What needs to be done:
Please repeat all of the listing exactly.

Dataset section:

++++++++

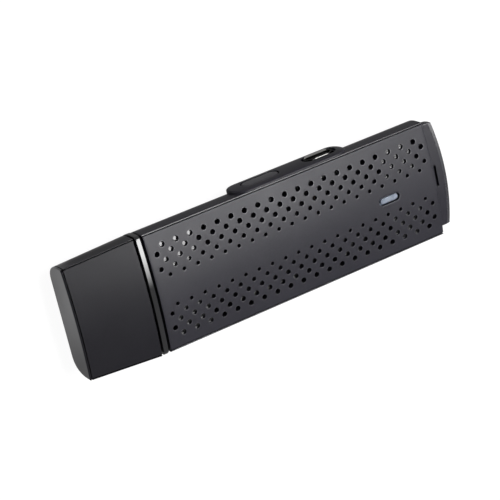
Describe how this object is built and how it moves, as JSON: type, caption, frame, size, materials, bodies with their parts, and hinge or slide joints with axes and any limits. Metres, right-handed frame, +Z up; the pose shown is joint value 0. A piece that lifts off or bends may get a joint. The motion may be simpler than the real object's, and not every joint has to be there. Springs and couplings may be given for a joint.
{
  "type": "wireless display dongle",
  "caption": "Slim stick with a perforated cover, a display plug under a pull-off cap, a glossy collar, a side button and a power port in a raised pod.",
  "frame": {"origin": "centre of the underside, under the middle of the whole envelope", "axes": "+X along the stick towards the plug and its cap, +Z up through the perforated cover, the pod with the button and the port faces -Y"},
  "size_m": [0.1006, 0.0298, 0.01],
  "materials": {
    "case_plastic": "fine matte",
    "cover_plastic": "fine textured matte",
    "gloss_ring": "polished black",
    "cap_plastic": "satin black",
    "lens": "milky translucent",
    "led_body": "clear resin",
    "button_plastic": "satin",
    "black_resin": "moulded",
    "white_resin": "moulded",
    "tin": "tinned",
    "port_steel": "nickel plated",
    "gold": "gold plated",
    "plug_steel": "nickel plated",
    "board": "black solder mask",
    "chip_resin": "moulded",
    "ferrite": "sintered",
    "ceramic": "sintered",
    "gap_pad": "soft",
    "spreader": "black anodised",
    "brass_strip": "plated",
    "screw_steel": "black zinc",
    "label": "blank film"
  },
  "bodies": {
    "stick": {"bottom_case": "case_plastic", "top_cover": "cover_plastic", "end_piece": "case_plastic", "trim_ring": "gloss_ring", "status_lens": "lens", "status_led": "led_body", "switch_body": "black_resin", "switch_legs": "tin", "port_shell": "port_steel", "port_tongue": "black_resin", "port_contacts": "gold", "plug_shell": "plug_steel", "plug_insulator": "black_resin", "plug_contacts": "gold", "main_board": "board", "processor_chip": "chip_resin", "memory_chip": "chip_resin", "flash_chip": "chip_resin", "radio_board": "board", "radio_shield": "tin", "clock_crystal": "tin", "power_coils": "ferrite", "capacitors": "ceramic", "shield_frame": "tin", "shield_lid": "tin", "thermal_pad": "gap_pad", "chip_pad": "gap_pad", "heat_spreader": "spreader", "antenna_a": "brass_strip", "antenna_b": "brass_strip", "board_screws": "screw_steel", "rating_label": "label"},
    "cap": {"plug_cap": "cap_plastic"},
    "button": {"side_button": "button_plastic"},
    "plunger": {"switch_plunger": "white_resin"}
  },
  "joints": [
    {"name": "cap_slide", "type": "slide", "parent": "stick", "child": "cap", "axis": [1, 0, 0], "range_m": [0, 0.03]},
    {"name": "button_press", "type": "slide", "parent": "stick", "child": "button", "axis": [0, 1, 0], "range_m": [0, 0.0003], "stiffness_N_per_m": 600},
    {"name": "plunger_press", "type": "slide", "parent": "stick", "child": "plunger", "axis": [0, 1, 0], "range_m": [0, 0.0003]}
  ],
  "couplings": [
    {"joint": "plunger_press", "follows": "button_press", "ratio": 1}
  ]
}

++++++++

The completed task:
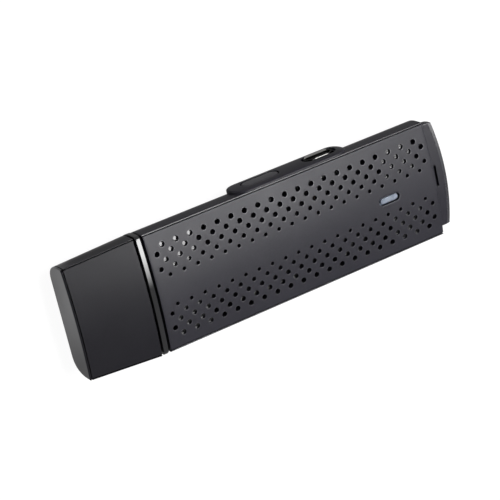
Describe how this object is built and how it moves, as JSON: type, caption, frame, size, materials, bodies with their parts, and hinge or slide joints with axes and any limits. Metres, right-handed frame, +Z up; the pose shown is joint value 0. A piece that lifts off or bends may get a joint. The motion may be simpler than the real object's, and not every joint has to be there. Springs and couplings may be given for a joint.
{
  "type": "wireless display dongle",
  "caption": "Slim stick with a perforated cover, a display plug under a pull-off cap, a glossy collar, a side button and a power port in a raised pod.",
  "frame": {"origin": "centre of the underside, under the middle of the whole envelope", "axes": "+X along the stick towards the plug and its cap, +Z up through the perforated cover, the pod with the button and the port faces -Y"},
  "size_m": [0.1006, 0.0298, 0.01],
  "materials": {
    "case_plastic": "fine matte",
    "cover_plastic": "fine textured matte",
    "gloss_ring": "polished black",
    "cap_plastic": "satin black",
    "lens": "milky translucent",
    "led_body": "clear resin",
    "button_plastic": "satin",
    "black_resin": "moulded",
    "white_resin": "moulded",
    "tin": "tinned",
    "port_steel": "nickel plated",
    "gold": "gold plated",
    "plug_steel": "nickel plated",
    "board": "black solder mask",
    "chip_resin": "moulded",
    "ferrite": "sintered",
    "ceramic": "sintered",
    "gap_pad": "soft",
    "spreader": "black anodised",
    "brass_strip": "plated",
    "screw_steel": "black zinc",
    "label": "blank film"
  },
  "bodies": {
    "stick": {"bottom_case": "case_plastic", "top_cover": "cover_plastic", "end_piece": "case_plastic", "trim_ring": "gloss_ring", "status_lens": "lens", "status_led": "led_body", "switch_body": "black_resin", "switch_legs": "tin", "port_shell": "port_steel", "port_tongue": "black_resin", "port_contacts": "gold", "plug_shell": "plug_steel", "plug_insulator": "black_resin", "plug_contacts": "gold", "main_board": "board", "processor_chip": "chip_resin", "memory_chip": "chip_resin", "flash_chip": "chip_resin", "radio_board": "board", "radio_shield": "tin", "clock_crystal": "tin", "power_coils": "ferrite", "capacitors": "ceramic", "shield_frame": "tin", "shield_lid": "tin", "thermal_pad": "gap_pad", "chip_pad": "gap_pad", "heat_spreader": "spreader", "antenna_a": "brass_strip", "antenna_b": "brass_strip", "board_screws": "screw_steel", "rating_label": "label"},
    "cap": {"plug_cap": "cap_plastic"},
    "button": {"side_button": "button_plastic"},
    "plunger": {"switch_plunger": "white_resin"}
  },
  "joints": [
    {"name": "cap_slide", "type": "slide", "parent": "stick", "child": "cap", "axis": [1, 0, 0], "range_m": [0, 0.03]},
    {"name": "button_press", "type": "slide", "parent": "stick", "child": "button", "axis": [0, 1, 0], "range_m": [0, 0.0003], "stiffness_N_per_m": 600},
    {"name": "plunger_press", "type": "slide", "parent": "stick", "child": "plunger", "axis": [0, 1, 0], "range_m": [0, 0.0003]}
  ],
  "couplings": [
    {"joint": "plunger_press", "follows": "button_press", "ratio": 1}
  ]
}